The more fundamental problem with these well-meaning liberal
efforts is that they have succeeded, tragically, in convincing blacks to see
themselves first and foremost as victims. Today there is no
greater impediment to black advancement than the self-pitying mindset that
permeates black culture. White liberals think they are helping blacks
by romanticizing bad behavior. And black liberals are all too happy to
hustle guilty whites.
Blacks ultimately must help themselves. They must develop the
same attitudes and behaviors and habits that other groups had to develop to
rise in America. And to the extent that a social policy, however
well-intentioned, interferes with this self-development, it does more harm than
good.
This concept of self-help and self-development is something that
black leaders once understood quite well, and at a time when blacks faced
infinitely more obstacles than they face today. Asked by whites in 1865 what to
do for freed blacks, Frederick Douglass responded:
“I have had but one answer from the
beginning. Do nothing with us! . . . If the apples will not remain on the tree
of their own strength . . . let them fall! . . . And if the Negro cannot stand
on his own legs, let him fall also. All I ask is, give him a chance to stand on
his own legs!” Douglass was essentially saying, give blacks equal opportunity
and then leave them alone.
Booker T. Washington, another late 19th century black leader who
had been born a slave, once said that it is important and right that all
privileges of the law be granted to blacks, but it is vastly more important
that they be prepared for the exercise of these privileges.

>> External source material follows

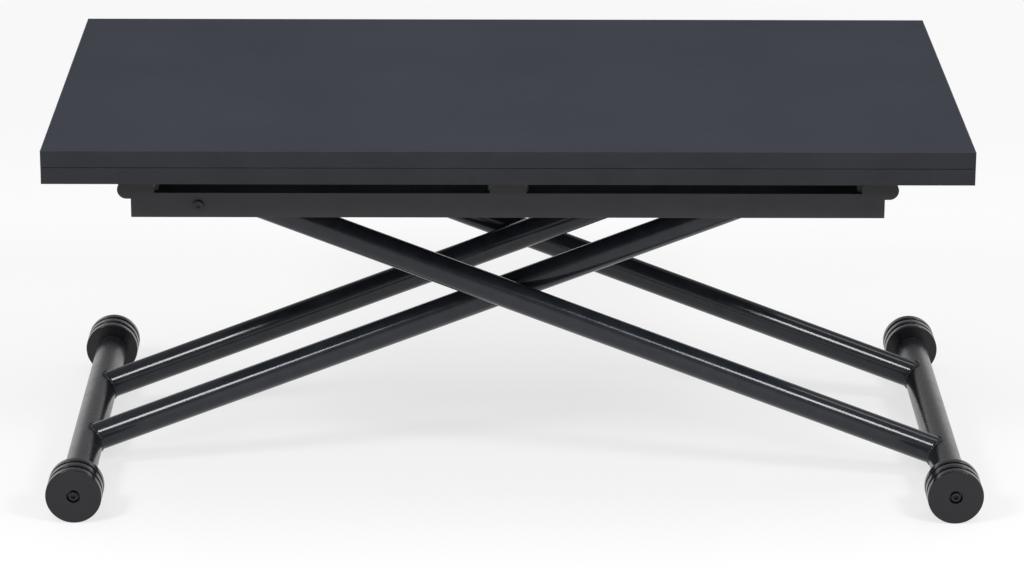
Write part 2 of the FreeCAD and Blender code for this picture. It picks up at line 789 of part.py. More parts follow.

Douglass and Washington didn’t play down the need for the
government to secure equal rights for blacks, and both were optimistic that
blacks would get equal rights eventually, although neither man lived to see
that day. But both men also understood
the limits of government benevolence. Blacks would have to ready themselves
to meet the challenge of being in a position to take advantage of opportunities
once equal rights had been secured. The history of 1960s liberal social policies
is largely a history of ignoring this wisdom.